Dr. Navathe regards the shift to remote care as one of COVID-19’s silver linings.
“It’s time-consuming to see a physician. If you can take your blood pressure at home, you don’t even need that visit,” he said. “We can get a lot more health for each input dollar we put into the system.”
Decoupling Employment From Insurance Can Keep Societies Healthier
COVID-19’s impact on healthcare financing intersects more fundamentally with the economy. At the same time, states are receiving less tax revenue due to job loss and economic downturns, newly unemployed people find themselves losing their employer-sponsored health coverage at the worst time.
“States are finding themselves in a fiscally constrained position of figuring out how to protect people when their budgets are getting smaller, not bigger,” Dr. Navathe said. “It seems like the exact opposite of what we want would be to have 10, 15, or 20 million people suddenly become uninsured amid a pandemic.”
Given that other advanced nations have found the consensus to offer healthcare access to individuals even when they don’t have employment, the opportunity is there for the U.S. as well, Dr. Navathe said.
He said that Americans have no problem supporting public education because it helps every individual become more economically productive, which serves to raise income levels and the standard of living for everyone.
“But we don’t have nationalized healthcare, and I think why some folks have argued against it is by claiming that healthcare doesn’t have those attributes. If you don’t have healthcare, how does that affect me? I think the pandemic has pointed out that maybe that’s not quite right.”
On one level, sick individuals risk making others sick. And on another, the inability to participate in the economy due to health concerns carries the same public consequences as inability due to lack of education.
“People losing health insurance exacerbates the dismal reality of the economic spiral that accompanies the pandemic,” Dr. Navathe said. “I think it just makes sense for people that that doesn’t feel right.”
Penn’s Leonard Davis Institute: Exploring the Economic Implications of Healthcare Policy
Dr. Navathe and co-author Ezekiel J. Emanuel present these and other arguments in articles recently published in The New York Times. In “Will 2020 Be the Year That Medicine Was Saved?,” Dr. Navathe and Emanuel submit that the telemedicine shift, the beneficial changes in hospitalization thresholds, and the use of affordable medications and interventions will wither post-COVID-19 without congressional support.
In another article titled “How Health Insurers Can Be Heroes. Really,” they call on the health insurance industry to pour short-term profits gained from COVID-19-induced lower utilization back into cuts in premiums and copayments, assistance for small hospitals and private practices, and support for public health and research initiatives.
That would allow public and private health stakeholders to work together to mitigate some of the detrimental economic effects the pandemic is imposing on those least able to endure it.

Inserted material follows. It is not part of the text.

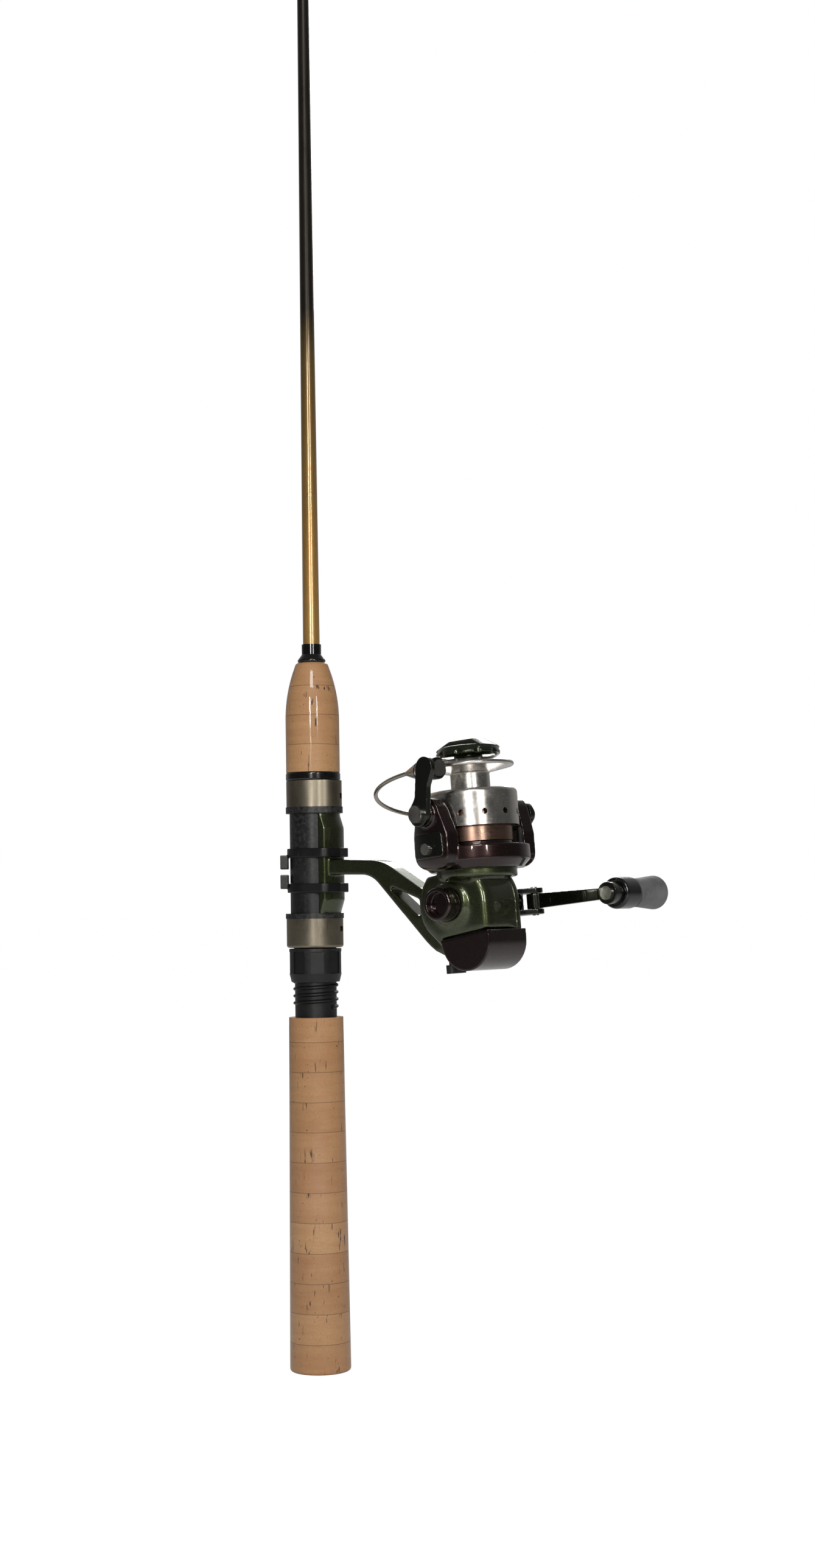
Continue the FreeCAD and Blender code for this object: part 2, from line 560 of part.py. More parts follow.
def make_housing():
    core = new_body("case_core")
    pad(core, "XZ", [case_loop()], "case_left", "case_seam")
    soften(core, "case_round", level_edges("Y", "case_left"))
    revolve(core, [ring("0", "neck_r", "neck_low", "neck_top")])
    neck_clearance(core)
    pad(core, "XZ", [[("crank_x", "0", "boss_r")]], "boss_left", "case_left + 0.1")
    pocket(core, "XZ", [[("crank_x", "0", "bearing_r")]], "boss_left - 1", "case_left + wall + 1")
    pocket(core, "XY", [[("0", "0", "bearing_r + 0.5")]], "neck_top - 3", "neck_top + 1")
    pocket(core, "XY", [[("cam_x", "cam_y", "cam_r + fit")]], "tail_z - 14", "neck_top + 1")

    stem = new_body("stem_bars")
    pad(stem, "XZ", [[("-71.5", "17.6"), ("-54.2", "3.8", "12", -1), ("0.5", "9.5", "33"),
                      ("3.4", "-24.4"), ("-12", "-4"), ("-13", "4"), ("-24.4", "7.6"),
                      ("-50.1", "1.1", "20"), ("-71.5", "23.6")],
                     [("-38.2", "8.6", "0.8"), ("-26.4", "-1.6", "1"), ("-26.6", "3", "1")]],
        "-stem_half", "stem_half")
    room = case_hollow("case_room", "case_left + wall", "case_seam + 12")
    shell = place(cut("case_shell", fuse("case_and_stem", [core, stem]), room), REEL)

    low, high = "foot_low", "foot_high"
    foot = sector("foot_plate", [[("seat_r + foot_gap", low), ("toe_r", low), ("toe_r", f"{low} + toe_len"),
                                  ("foot_r", f"{low} + toe_len + ramp_len"),
                                  ("foot_r", f"{high} - toe_len - ramp_len"),
                                  ("toe_r", f"{high} - toe_len"), ("toe_r", high),
                                  ("seat_r + foot_gap", high)]])
    whole = fuse("housing_solid", [shell, foot])
    barrel_room = cylinder("barrel_room", "seat_r + foot_gap", "rod_length / 4", at(z="rear_end"))
    tools = fuse("housing_tools", [barrel_room, trim_block("trim_space", "trim_proud + 1"),
                                   cylinder("cam_hole", "cam_r + fit", "45",
                                            at("cam_x", "cam_y", "lever_low", within=REEL))])
    node(cut("housing_cut", whole, tools), "reel_housing")


def make_covers():
    cover = new_body("cover_dish")
    pad(cover, "XZ", [case_loop()], "case_seam", "case_right")
    soften(cover, "case_round * 0.7", level_edges("Y", "case_right"))
    neck_clearance(cover)
    pocket(cover, "XZ", [case_loop("wall")], "case_seam - 1", "case_right - wall")
    pad(cover, "XZ", [[("crank_x", "0", "collar_r")]], "case_right - wall - 2", "collar_right")
    pocket(cover, "XZ", [[("crank_x", "0", "bearing_r")]], "case_right - wall - 3",
           "case_right + bearing_wide - 0.6")
    pocket(cover, "XZ", [[("crank_x", "0", "shaft_r + 0.3")]], "case_right", "collar_right + 1")
    place(cover, REEL)
    neck = cylinder("cover_neck", "neck_r", "20", at(z="neck_low", within=REEL))
    tools = fuse("cover_tools", [trim_block("cover_space", "trim_proud + 1"), neck])
    node(cut("cover_cut", cover, tools), "side_cover")

    inner = new_body("trim_hollow")
    pad(inner, "XZ", [case_loop("wall")], "case_left + wall", "case_right - wall")
    node(cut("trim_cut", trim_block("trim_solid", "trim_proud"), place(inner, REEL)), "rear_trim")

    heads = [cylinder(f"case_screw_{i}", "1.7", "1.1",
                      at(x, "case_right + 0.02", z, (1, 0, 0), "-90", REEL))
             for i, (x, z) in enumerate((("-15.5", "6.5"), ("5.6", "6"), ("-14.5", "-8.5")), start=1)]
    node(group("case_screws_group", heads), "housing_screws")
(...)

Others at Penn LDI support Dr. Navathe’s work, with one group studying the health effects of economic downturns and how they feed off each other. Another group probed how technology for remote screening can reduce disease transmission.
The research teams at Penn LDI look for ways to optimize insurance access and improve care, especially for older adults and other vulnerable populations.
Dr. Navathe said those inequities, inherent in the U.S. economy and healthcare system, exacerbate the pandemic’s effects.
“In my work, I’m calling for fundamental change in how we pay for care to be more mindful of these disparities,” he said. “Medicare and the health insurance companies should take on these issues directly and look for more ways to encourage the positive trends COVID-19 has brought out.”